--- BEGIN ---

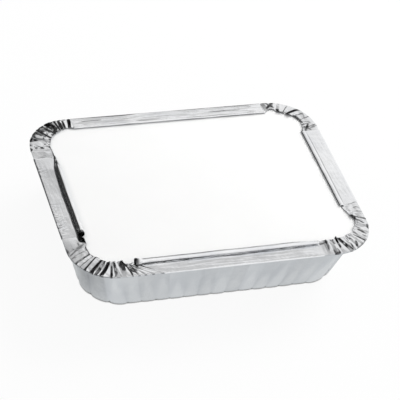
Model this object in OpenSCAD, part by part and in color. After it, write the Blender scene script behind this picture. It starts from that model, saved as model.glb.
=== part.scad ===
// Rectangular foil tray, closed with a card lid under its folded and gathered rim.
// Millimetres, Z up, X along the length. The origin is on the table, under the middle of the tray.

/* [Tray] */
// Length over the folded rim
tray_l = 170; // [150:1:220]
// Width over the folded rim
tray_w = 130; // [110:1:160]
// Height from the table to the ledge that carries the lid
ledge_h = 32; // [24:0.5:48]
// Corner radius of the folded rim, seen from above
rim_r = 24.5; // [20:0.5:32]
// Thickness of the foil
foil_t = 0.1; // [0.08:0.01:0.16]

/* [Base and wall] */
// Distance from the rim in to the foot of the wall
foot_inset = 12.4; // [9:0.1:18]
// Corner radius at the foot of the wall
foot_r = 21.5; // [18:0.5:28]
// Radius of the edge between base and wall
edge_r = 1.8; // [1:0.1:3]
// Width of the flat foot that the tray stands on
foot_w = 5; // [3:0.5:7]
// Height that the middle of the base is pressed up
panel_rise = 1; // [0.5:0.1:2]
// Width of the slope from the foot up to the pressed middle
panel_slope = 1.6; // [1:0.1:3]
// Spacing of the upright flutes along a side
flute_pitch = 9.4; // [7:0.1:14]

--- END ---

=== PROBLEM DETAILS ===
Using the data above, repeat every line exactly.

=== PROBLEM SOLUTION ===
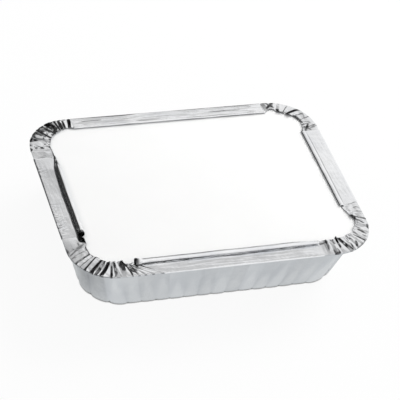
Model this object in OpenSCAD, part by part and in color. After it, write the Blender scene script behind this picture. It starts from that model, saved as model.glb.
=== part.scad ===
// Rectangular foil tray, closed with a card lid under its folded and gathered rim.
// Millimetres, Z up, X along the length. The origin is on the table, under the middle of the tray.

/* [Tray] */
// Length over the folded rim
tray_l = 170; // [150:1:220]
// Width over the folded rim
tray_w = 130; // [110:1:160]
// Height from the table to the ledge that carries the lid
ledge_h = 32; // [24:0.5:48]
// Corner radius of the folded rim, seen from above
rim_r = 24.5; // [20:0.5:32]
// Thickness of the foil
foil_t = 0.1; // [0.08:0.01:0.16]

/* [Base and wall] */
// Distance from the rim in to the foot of the wall
foot_inset = 12.4; // [9:0.1:18]
// Corner radius at the foot of the wall
foot_r = 21.5; // [18:0.5:28]
// Radius of the edge between base and wall
edge_r = 1.8; // [1:0.1:3]
// Width of the flat foot that the tray stands on
foot_w = 5; // [3:0.5:7]
// Height that the middle of the base is pressed up
panel_rise = 1; // [0.5:0.1:2]
// Width of the slope from the foot up to the pressed middle
panel_slope = 1.6; // [1:0.1:3]
// Spacing of the upright flutes along a side
flute_pitch = 9.4; // [7:0.1:14]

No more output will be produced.